# COMPUTING

# Cooling Considerations for High-End Server Blades

## **Application Note**

## **Executive Summary**

AdvancedTCA® (ATCA®) technology has become the industry standard for defining and building communications equipment. Different processor architectures have been implemented on ATCA compliant blades. The Intel® Xeon® processor family is one of the most popular architectures successfully used on ATCA server blades today. With a huge software base, a large community of supporting developers and ever growing processing capabilities, the architecture plays a major role in applications such as DPI, NFV/SDN or application virtualization on application servers and gateways. Along with the increasing performance footprint goes the need for higher power provisioning and tighter thermal specifications.

As a result, cooling becomes more challenging for board and system designers, particularly when products need to comply with the more stringent physical requirements of telecommunications equipment. When done right, designs can make use of the full performance capabilities.

With Artesyn's ATCA-7480, the latest ATCA server and packet processing board based on Intel architecture, Artesyn once again proves that a well-engineered server blade can exploit the available processing performance even under stringent thermal conditions as defined by NEBS.

#### **PERFORMANCE ACHIEVEMENTS ON ATCA**

The Intel® Xeon® processor family provides server capabilities selectable from different performance classes. Dual socket CPU designs with SMP architecture can be most efficiently implemented on the ATCA form factor. Due to continuous architecture enhancements the performance gains over the recent years are significant.

An ATCA server blade introduced in 2010 typically had a capacity of 64 to 96GB main memory, while today's products, such as Artesyn's ATCA-7480, can support up to 512GB of memory. The 2010 blade had 6 cores per CPU. With the latest Intel Xeon EP2600 v3 family, the usable core count on an ATCA blade can be as high as 14 cores per processor. Even more cores can be expected with future processor generations. The size of the main CPU cache grows along with the number of available cores.

Intel has also enhanced the CPU instruction set and introduced application accelerating functions such as encryption for security or 256-bit integer vector instructions for image processing and signal analysis.

The throughput of data paths inside CPUs, between CPUs and to the main memory were greatly enhanced by using wider or faster-clocked interconnects. Main memory technology went from DDR2 and DDR3 to DDR4, which introduced lower power consumption at higher data rates. Also, the I/O connectivity was extended by the use of PCIe Gen 3 and integrating the host controllers directly into the CPUs, as it had been done before with the memory controllers.

The only performance factor that remains relatively stable over the various processor generations is the average clock frequency. However, performance optimization is also possible by clocking individual processor cores at higher frequencies, if the application can benefit from this approach.

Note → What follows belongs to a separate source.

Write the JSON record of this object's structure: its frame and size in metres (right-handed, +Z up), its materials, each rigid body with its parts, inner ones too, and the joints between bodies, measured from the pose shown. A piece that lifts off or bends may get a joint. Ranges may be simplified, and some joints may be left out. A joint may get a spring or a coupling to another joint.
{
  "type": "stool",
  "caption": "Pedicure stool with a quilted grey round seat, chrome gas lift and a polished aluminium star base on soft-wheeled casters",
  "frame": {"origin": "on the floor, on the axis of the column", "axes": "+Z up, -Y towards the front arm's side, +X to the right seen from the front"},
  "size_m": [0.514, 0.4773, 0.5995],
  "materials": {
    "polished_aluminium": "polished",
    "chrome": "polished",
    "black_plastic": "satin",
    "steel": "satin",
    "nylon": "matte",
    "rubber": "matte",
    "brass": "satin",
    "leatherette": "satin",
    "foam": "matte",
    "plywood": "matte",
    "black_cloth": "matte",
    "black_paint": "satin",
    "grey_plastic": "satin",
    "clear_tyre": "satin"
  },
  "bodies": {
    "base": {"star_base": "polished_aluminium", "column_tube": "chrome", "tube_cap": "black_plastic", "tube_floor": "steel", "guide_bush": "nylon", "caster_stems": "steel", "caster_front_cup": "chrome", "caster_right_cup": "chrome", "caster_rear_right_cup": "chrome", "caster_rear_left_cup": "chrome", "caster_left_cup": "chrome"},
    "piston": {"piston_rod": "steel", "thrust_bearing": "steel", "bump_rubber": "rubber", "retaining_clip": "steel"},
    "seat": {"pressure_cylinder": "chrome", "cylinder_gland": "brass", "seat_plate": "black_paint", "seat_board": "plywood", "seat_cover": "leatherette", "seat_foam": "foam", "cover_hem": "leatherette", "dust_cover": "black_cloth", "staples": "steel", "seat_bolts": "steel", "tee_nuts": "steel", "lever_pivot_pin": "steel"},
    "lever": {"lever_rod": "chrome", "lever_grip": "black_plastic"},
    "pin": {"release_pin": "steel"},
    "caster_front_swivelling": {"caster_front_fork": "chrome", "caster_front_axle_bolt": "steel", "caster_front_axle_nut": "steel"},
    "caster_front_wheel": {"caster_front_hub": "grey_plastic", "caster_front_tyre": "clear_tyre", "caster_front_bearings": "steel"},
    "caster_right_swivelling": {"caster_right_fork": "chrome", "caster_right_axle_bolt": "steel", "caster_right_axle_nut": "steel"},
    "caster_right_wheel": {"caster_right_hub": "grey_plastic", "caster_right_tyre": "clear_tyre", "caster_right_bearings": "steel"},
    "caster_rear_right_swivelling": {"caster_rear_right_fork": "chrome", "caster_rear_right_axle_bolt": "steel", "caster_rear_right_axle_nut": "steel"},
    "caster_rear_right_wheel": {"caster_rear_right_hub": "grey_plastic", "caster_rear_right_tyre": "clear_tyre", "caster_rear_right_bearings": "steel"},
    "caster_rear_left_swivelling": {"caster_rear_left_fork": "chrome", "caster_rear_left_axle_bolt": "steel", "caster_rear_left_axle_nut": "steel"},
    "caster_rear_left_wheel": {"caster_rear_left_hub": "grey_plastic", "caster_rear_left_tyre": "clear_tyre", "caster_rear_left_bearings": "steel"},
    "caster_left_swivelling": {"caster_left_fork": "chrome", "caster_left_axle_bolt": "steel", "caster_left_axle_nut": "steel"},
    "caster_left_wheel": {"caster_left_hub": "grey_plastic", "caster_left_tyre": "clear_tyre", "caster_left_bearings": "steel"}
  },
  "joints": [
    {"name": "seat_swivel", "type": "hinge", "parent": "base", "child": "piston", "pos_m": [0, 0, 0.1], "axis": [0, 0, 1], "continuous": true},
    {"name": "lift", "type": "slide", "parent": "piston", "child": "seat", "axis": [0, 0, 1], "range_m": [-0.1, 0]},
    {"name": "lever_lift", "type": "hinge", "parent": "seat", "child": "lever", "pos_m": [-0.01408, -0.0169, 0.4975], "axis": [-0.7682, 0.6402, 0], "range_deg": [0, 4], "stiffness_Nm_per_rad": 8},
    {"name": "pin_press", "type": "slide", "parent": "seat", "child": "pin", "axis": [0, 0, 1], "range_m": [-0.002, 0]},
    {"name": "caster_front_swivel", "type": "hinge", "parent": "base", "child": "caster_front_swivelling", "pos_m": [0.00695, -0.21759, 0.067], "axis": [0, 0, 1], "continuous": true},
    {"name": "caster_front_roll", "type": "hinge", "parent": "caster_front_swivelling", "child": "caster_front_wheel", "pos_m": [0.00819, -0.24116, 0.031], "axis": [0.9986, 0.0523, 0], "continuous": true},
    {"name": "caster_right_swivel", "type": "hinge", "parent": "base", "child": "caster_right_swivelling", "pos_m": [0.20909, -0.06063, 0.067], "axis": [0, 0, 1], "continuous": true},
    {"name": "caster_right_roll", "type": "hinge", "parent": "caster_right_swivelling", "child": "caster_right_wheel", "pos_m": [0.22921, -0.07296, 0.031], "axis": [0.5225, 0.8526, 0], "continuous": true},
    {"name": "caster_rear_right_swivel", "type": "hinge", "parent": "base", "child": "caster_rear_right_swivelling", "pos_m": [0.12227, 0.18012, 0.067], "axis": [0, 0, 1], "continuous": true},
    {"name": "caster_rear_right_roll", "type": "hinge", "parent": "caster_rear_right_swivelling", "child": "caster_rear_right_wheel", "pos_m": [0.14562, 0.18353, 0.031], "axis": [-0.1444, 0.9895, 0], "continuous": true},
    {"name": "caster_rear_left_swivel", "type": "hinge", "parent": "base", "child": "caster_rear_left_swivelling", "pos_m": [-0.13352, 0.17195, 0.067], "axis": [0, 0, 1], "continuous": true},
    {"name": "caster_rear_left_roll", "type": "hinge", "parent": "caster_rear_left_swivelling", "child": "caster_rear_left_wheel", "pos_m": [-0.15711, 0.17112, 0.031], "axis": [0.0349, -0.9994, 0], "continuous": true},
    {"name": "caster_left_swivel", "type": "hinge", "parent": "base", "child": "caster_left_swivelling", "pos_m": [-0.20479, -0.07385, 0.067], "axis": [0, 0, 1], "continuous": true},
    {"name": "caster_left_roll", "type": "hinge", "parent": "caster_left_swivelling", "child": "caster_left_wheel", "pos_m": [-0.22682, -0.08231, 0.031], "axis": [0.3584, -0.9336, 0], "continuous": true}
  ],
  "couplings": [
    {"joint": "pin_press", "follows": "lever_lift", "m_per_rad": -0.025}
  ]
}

All these enhancements are available on ATCA server blades and have helped to increase performance per ATCA slot and optimize energy efficiency. As a result, CapEx and OpEx measured per subscriber or per network packet can be greatly improved.

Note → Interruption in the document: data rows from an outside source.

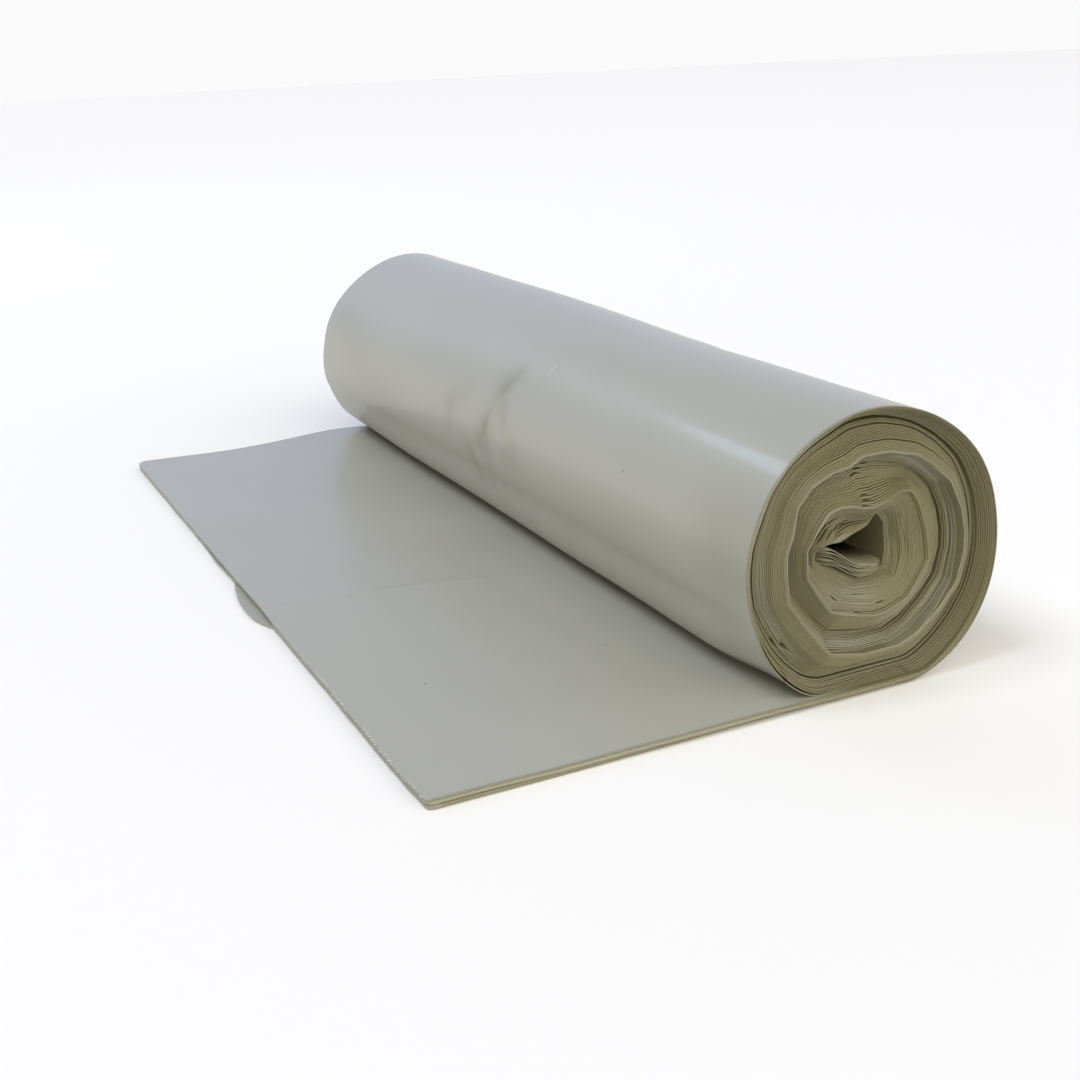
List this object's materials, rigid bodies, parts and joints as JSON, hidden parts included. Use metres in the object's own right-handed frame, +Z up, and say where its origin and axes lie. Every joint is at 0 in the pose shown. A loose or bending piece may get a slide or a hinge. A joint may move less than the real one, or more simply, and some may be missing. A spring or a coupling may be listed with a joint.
{
  "type": "bin bag roll",
  "caption": "Coreless roll of folded bin bags lying on its side, its turns crushed in the middle and terraced at the ends, with the loose end drawn out flat.",
  "frame": {"origin": "on the underside, below the roll's axis, halfway along the roll", "axes": "+Y along the roll's axis, away from the end that the picture shows; -X towards the cut edge of the loose end; +Z up"},
  "size_m": [0.1622, 0.3374, 0.0736],
  "materials": {
    "film": "warm grey-white polythene film with a soft sheen, olive where its plies shade each other"
  },
  "bodies": {
    "root": {"bag_roll": "film"}
  },
  "joints": []
}
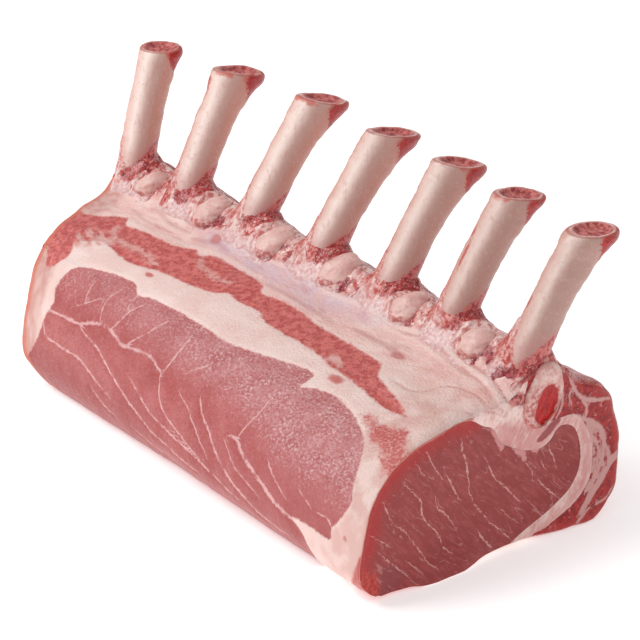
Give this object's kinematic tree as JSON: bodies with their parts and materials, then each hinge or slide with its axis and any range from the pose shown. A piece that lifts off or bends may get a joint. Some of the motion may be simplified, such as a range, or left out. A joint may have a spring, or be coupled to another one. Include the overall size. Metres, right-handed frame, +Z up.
{
  "type": "rack of pork loin ribs",
  "caption": "Raw frenched rack of pork loin: a long D-shaped loin under a fat layer, lying on its flat side, with bare rib bones rising from the ridge at its back",
  "frame": {"origin": "middle of the footprint, on the surface that the rack stands on", "axes": "+X along the loin to the clean near cut, +Y from the meaty front to the rib side, +Z up along the ribs"},
  "size_m": [0.2518, 0.123, 0.1156],
  "materials": {
    "lean_meat": "moist raw lean pork, satin wet sheen, fine grain with white marbling",
    "cap_meat": "moist darker lean meat, granular",
    "rib_meat": "moist red meat with pale fat strands and silver skin",
    "fat": "soft pinkish-white raw fat, satin",
    "bone": "scraped pinkish rib bone, smooth and moist, red marrow at the sawn tip"
  },
  "bodies": {
    "root": {"loin_eye": "lean_meat", "fat_layer": "fat", "cap_muscle": "cap_meat", "rib_meat": "rib_meat", "rib_1": "bone", "rib_2": "bone", "rib_3": "bone", "rib_4": "bone", "rib_5": "bone", "rib_6": "bone", "rib_7": "bone", "rib_cut_root": "bone", "fat_knob_1": "fat", "fat_knob_2": "fat", "fat_knob_3": "fat", "fat_knob_4": "fat", "fat_knob_5": "fat", "fat_knob_6": "fat"}
  },
  "joints": []
}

#### **POWER AND THERMAL REQUIREMENTS**

Larger cache sizes, more parallel units switching, higher clocking rates; all these contribute to the overall power consumption. As a result of the enhancements, power consumption of the processor and subsystems increases. In order to compensate for the increased power usage, processor manufacturers introduce new technologies that allow for the shrinking size of silicon dies. Reducing the inner geometries of microprocessors, such as smaller transistor gates and thinner signal traces, is an inevitable method for reducing switching and leakage currents. Also more sophisticated techniques, such as reducing or disabling clocks and supply voltages for idle circuitries, have been invented.

Together with lowering of the general operating voltages applied to silicon, these techniques allow for significant reduction of power losses. Another positive effect of die shrinking is the improved die yield which helps reduce the cost of the silicon. Lower cost and power are mostly exploited with new classes of processors intended for mobile and appliance applications. For processors targeted for high performance servers, the positive effects are eaten up by adding more capabilities (such as the ones listed above) with the next processor generation. In fact the average power consumption of the Intel Xeon processor family has been increased over the past years.

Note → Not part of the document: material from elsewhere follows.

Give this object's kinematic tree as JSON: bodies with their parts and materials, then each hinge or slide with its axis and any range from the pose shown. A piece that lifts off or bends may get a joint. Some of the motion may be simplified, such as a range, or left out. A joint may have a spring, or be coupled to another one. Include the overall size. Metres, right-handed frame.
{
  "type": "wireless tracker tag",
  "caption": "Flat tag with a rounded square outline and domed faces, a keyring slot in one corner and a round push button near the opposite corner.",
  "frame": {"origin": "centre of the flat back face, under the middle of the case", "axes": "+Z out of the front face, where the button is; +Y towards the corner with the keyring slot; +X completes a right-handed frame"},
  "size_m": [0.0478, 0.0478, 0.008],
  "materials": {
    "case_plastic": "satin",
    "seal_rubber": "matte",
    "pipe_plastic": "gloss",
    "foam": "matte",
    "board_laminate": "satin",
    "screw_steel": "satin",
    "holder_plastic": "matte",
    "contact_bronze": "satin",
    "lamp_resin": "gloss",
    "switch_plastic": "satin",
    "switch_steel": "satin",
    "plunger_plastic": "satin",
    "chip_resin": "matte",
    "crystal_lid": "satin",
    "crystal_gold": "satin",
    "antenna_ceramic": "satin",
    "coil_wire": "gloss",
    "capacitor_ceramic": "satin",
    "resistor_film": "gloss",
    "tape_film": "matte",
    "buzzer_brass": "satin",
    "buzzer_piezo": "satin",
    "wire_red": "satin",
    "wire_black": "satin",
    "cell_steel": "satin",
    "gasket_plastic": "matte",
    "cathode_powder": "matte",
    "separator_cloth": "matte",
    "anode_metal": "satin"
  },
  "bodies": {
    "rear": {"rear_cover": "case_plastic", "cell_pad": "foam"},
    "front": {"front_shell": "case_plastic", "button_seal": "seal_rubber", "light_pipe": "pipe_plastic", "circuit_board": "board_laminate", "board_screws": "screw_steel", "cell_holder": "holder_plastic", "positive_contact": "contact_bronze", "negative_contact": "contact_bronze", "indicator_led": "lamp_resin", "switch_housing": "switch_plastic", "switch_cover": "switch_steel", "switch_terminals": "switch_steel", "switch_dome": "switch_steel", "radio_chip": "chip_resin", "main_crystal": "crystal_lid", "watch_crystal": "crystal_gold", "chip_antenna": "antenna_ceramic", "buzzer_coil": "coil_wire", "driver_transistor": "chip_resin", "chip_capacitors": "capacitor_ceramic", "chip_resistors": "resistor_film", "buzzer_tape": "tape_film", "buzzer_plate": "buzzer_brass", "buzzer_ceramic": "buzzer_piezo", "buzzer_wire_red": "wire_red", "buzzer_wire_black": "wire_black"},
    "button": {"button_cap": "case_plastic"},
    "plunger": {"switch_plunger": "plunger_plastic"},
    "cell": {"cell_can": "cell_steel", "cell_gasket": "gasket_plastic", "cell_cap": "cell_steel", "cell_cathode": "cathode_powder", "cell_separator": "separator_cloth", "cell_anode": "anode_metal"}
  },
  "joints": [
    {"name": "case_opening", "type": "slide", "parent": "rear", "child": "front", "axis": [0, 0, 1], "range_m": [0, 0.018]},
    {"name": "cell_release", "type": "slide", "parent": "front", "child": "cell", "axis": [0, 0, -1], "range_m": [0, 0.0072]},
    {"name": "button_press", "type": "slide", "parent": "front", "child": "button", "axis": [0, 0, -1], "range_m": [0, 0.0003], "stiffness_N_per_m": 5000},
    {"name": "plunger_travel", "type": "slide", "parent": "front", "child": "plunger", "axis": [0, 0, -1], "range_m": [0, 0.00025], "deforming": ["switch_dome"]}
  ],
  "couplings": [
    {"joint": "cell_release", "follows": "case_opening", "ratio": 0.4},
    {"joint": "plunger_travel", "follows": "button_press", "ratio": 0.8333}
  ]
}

Power efficiency could have gotten worse; however the performance has improved much faster than the average power consumption in the same time period, so that power efficiency as a function of performance versus power has risen.

The power increases in the last four years are in the range of 15 to 45W per Intel® Xeon® processor. This doesn't sound much, but if a given cooling environment did not improve in the same timeframe, the increases can be significant.

For example, consider a scenario where compute blades are replaced in the field without upgrading the enclosure's cooling subsystem. Insufficient cooling could then result in lower achievable CPU performance. If the desire is to also exploit higher clocked CPUs, the processor wattages can grow even more. This puts a lot of pressure on board designers.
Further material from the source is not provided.